I found this chart comparing real skyscrapers to Barad Dur. I don’t remember ever seeing any concrete measurements for Barad Dur, not that Middle Earth used the metric system or something. Where was this stated that Barad Dur was this tall?
Looks to me like they’re basing it off the scale of the model used in the films, which would get you a pretty accurate reading of how tall it was meant to be in the films.
Now, whether the scale model that they created had anything to do with the way it was described in the books? That I don’t know. I don’t recall there being many specific descriptions of any place in Mordor that would leave someone able to create a detailed “accurate” scale drawing of a building or place, but it’s been over a year since I’ve read it last.
ETA - it’s also half built into a rock outcropping, which begs the question of where the building starts measuring, instead of the rock they built it into. I call that cheating to count the whole thing.
From the LOTR Wiki:
The Dark Tower was described as existing on a massive scale so large it was almost surreal, although Tolkien does not provide much detail beyond its size and immense strength. Since it had a “topmost tower” (the location of the Window of the Eye, from which the Eye of Sauron gazed out over Middle-earth), it presumably had multiple towers. It is otherwise described as dark and surrounded in shadow, so that it could not be clearly seen. It was known to have giant caverns or “Pits” under the immense structure which could have been prisons.
In the Lord of the Rings movies by Peter Jackson, Richard Taylor and his design team built a nine foot high miniature bigature of Barad-dûr for use in the film. Using the size scale for the model implemented for the films, the Dark Tower is depicted as being over 1,500 meters (5,000 feet) tall.
Without elevators, how long would it take to get to the top?
Did Sauron and Sauruman have all seeing eye line of sight communication?
According to this, it’s around 300 miles.
If we assume that Isengard is 10% the size of Barad Dur and that Middle Earth is the same size as regular Earth, and the bases are at the same elevation, a quick back of an envelope calculation would give us a height of around 12,000ft.
One solid reference point we have is Orthanc; the platform at its top was 500 feet above the surrounding plain. Orthanc was “only a little copy, a child’s model…” of Barad-Dur. It seems fair to assume, then, that Barad-Dur is substantially taller than Orthanc. We probably shouldn’t take that too literally, though.

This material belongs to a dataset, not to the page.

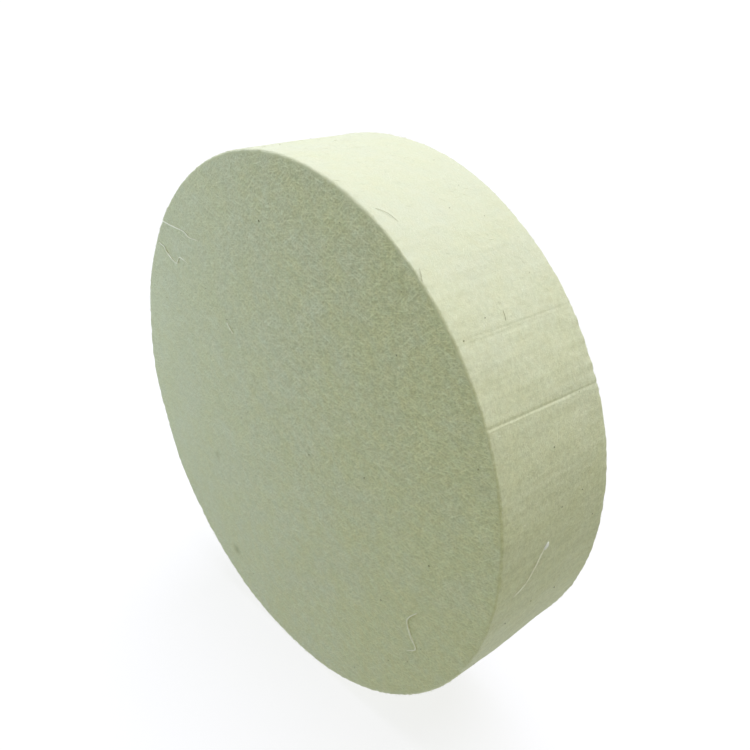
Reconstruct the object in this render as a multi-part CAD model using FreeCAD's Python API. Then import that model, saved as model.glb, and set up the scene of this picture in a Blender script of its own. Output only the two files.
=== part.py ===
import FreeCAD, Part
import math
import os

# Screw-on felt polishing wheel: a thick disc of hard pressed wool felt with a closed front face.
#
# The polishing face and the rim are one piece of felt, cut from a slab. The felt can't hold a thread,
# so a stiff plate is bonded to its back, and a threaded hub is riveted through that plate to a clamp
# ring. The ring, the rivets' inner heads and the hub's nose sit in a stepped pocket in the felt.
#
# Frame, in millimetres: the wheel stands on its rim, +Z up, and turns about Y. The origin is on the
# wheel's axis, at the hub's end face, which seats on the shoulder of the machine's spindle. The
# felt's closed face looks along -Y and the spindle comes in along -Y from the +Y side.

# Driving dimensions
WHEEL_DIAMETER = 100.0
WHEEL_THICKNESS = 25.0
WHEEL_EDGE_RADIUS = 0.6

PLATE_DIAMETER = 84.0
PLATE_THICKNESS = 3.0
PLATE_EDGE_CHAMFER = 0.8
FILM_THICKNESS = 0.3
FILM_INSET = 1.0  # the adhesive stops this far inside the plate's edge

THREAD_MAJOR_DIAMETER = 14.0  # M14 coarse
THREAD_PITCH = 2.0
COUNTERSINK_DIAMETER = 14.1  # at both ends of the thread
COUNTERSINK_ANGLE = 120.0
HUB_HEX_ACROSS_FLATS = 22.0
HUB_HEX_LENGTH = 10.0
HUB_HEX_CHAMFER_ANGLE = 30.0
HUB_SEAT_INSET = 0.5  # the round seat face is this much smaller in radius than the hexagon's flats
HUB_FLANGE_DIAMETER = 46.0
HUB_FLANGE_THICKNESS = 3.0
HUB_FLANGE_CHAMFER = 0.6
HUB_NOSE_DIAMETER = 22.0
HUB_LENGTH = 20.0
HUB_NOSE_CLEARANCE = 0.1  # radial, to the plate and the ring

RING_THICKNESS = 1.5

RIVET_COUNT = 6
RIVET_CIRCLE_DIAMETER = 34.0
RIVET_SHANK_DIAMETER = 4.0
RIVET_HOLE_CLEARANCE = 0.05  # radial
RIVET_HEAD_DIAMETER = 6.6
RIVET_OUTER_HEAD_HEIGHT = 2.0
RIVET_INNER_HEAD_HEIGHT = 1.2

POCKET_CLEARANCE = 1.0  # radial, round the clamp ring
POCKET_FLOOR_CLEARANCE = 0.4  # under the rivets' inner heads
WELL_CLEARANCE = 1.0  # radial, round the hub's nose
WELL_OVERRUN = 7.0  # room past the nose for the end of the spindle

# The ISO metric thread's minor diameter, which is the bore's wall here
THREAD_MINOR_RADIUS = (THREAD_MAJOR_DIAMETER - 1.0825 * THREAD_PITCH) / 2
COUNTERSINK_RADIUS = COUNTERSINK_DIAMETER / 2
COUNTERSINK_DEPTH = (COUNTERSINK_RADIUS - THREAD_MINOR_RADIUS) / math.tan(math.radians(COUNTERSINK_ANGLE / 2))

# Stations along the axis, from the hub's seat towards the felt's front face
SEAT_Y = 0.0
FLANGE_BACK_Y = SEAT_Y - HUB_HEX_LENGTH
PLATE_BACK_Y = FLANGE_BACK_Y - HUB_FLANGE_THICKNESS
PLATE_FRONT_Y = PLATE_BACK_Y - PLATE_THICKNESS
FELT_BACK_Y = PLATE_FRONT_Y - FILM_THICKNESS
FELT_FRONT_Y = FELT_BACK_Y - WHEEL_THICKNESS
RING_FRONT_Y = PLATE_FRONT_Y - RING_THICKNESS
POCKET_FLOOR_Y = RING_FRONT_Y - RIVET_INNER_HEAD_HEIGHT - POCKET_FLOOR_CLEARANCE
HUB_FRONT_Y = SEAT_Y - HUB_LENGTH
WELL_FLOOR_Y = HUB_FRONT_Y - WELL_OVERRUN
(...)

I think the best guess we can manage would probably come from the description of Orodruin in relation to the Tower.
“The confused and tumbled shoulders of its great base rose for maybe three thousand feet above the plain, and above them was reared half as high again its tall central cone…”
So, we know Mount Doom rose 4500 feet from the plain, and that the 1500-foot central cone was described as starting 3000 feet up.
Sauron’s Road “climbed at last, high in the upper cone, but still far from the reeking summit, to a dark entrance…”
“High in the upper cone” suggests that it’s over half way up the cone, but if it’s still far from the summit, it can’t be much over that. The halfway point would be 750 feet up the cone; if we take the entrance to be at the 1000-foot point, it would fit the description pretty well. That puts the entrance at 4000 feet.
The entrance “gazed back east straight to the Window of the Eye in Sauron’s shadow-mantled fortress.”
If we take that “straight” literally, the Window of the Eye was level with the entrance to the Chambers of Fire, which would certainly suit Sauron’s design aesthetic. According to the Encyclopedia of Arda, the Window of the Eye is an opening in the tallest tower of Barad-dur. I think we can take it as being close to the highest point on the tower.
So, based on all of that, we could argue that Barad-dur rises roughly 4000 feet from the plain, though its base is surrounded by pits and its foundations–reinforced by the power of the Ring–may be rather mountain-like themselves. Going back to Orthanc, that would put it at a 1:8 scale, which is indeed a “model” scale, though a fairly large model.
But the view from the observation deck, while depressing, is fabulous. And the restaurant on the next floor down sells freshly cooked meals, not microwaved fare like some other observation-deck diners.
And the Orc tour guides aren’t as surly as the ones at Orthanc.
From the cookbook “How to serve Man”, no doubt.
The embarrassing part is that it’s eight hundred years after their opening and they still haven’t rented out the available office space in the mid-levels.
Well, their efforts were cut somewhat short by the tower’s destruction.
Speaking of which, you sheeple don’t really think that Barad-dur was destroyed by a group of renegade halflings, do you? It was obviously orchestrated by Sauron himself. Only a fool would believe the cover story about two hobbits causing the tower to collapse by throwing a ring into a lava pit miles away.
And besides, the blast pattern is entirely inconsistent with what my calculations predict for a Ring of Power-based explosion. You can trust me on this, I spent two whole months in a magic jeweler’s program in Gondor.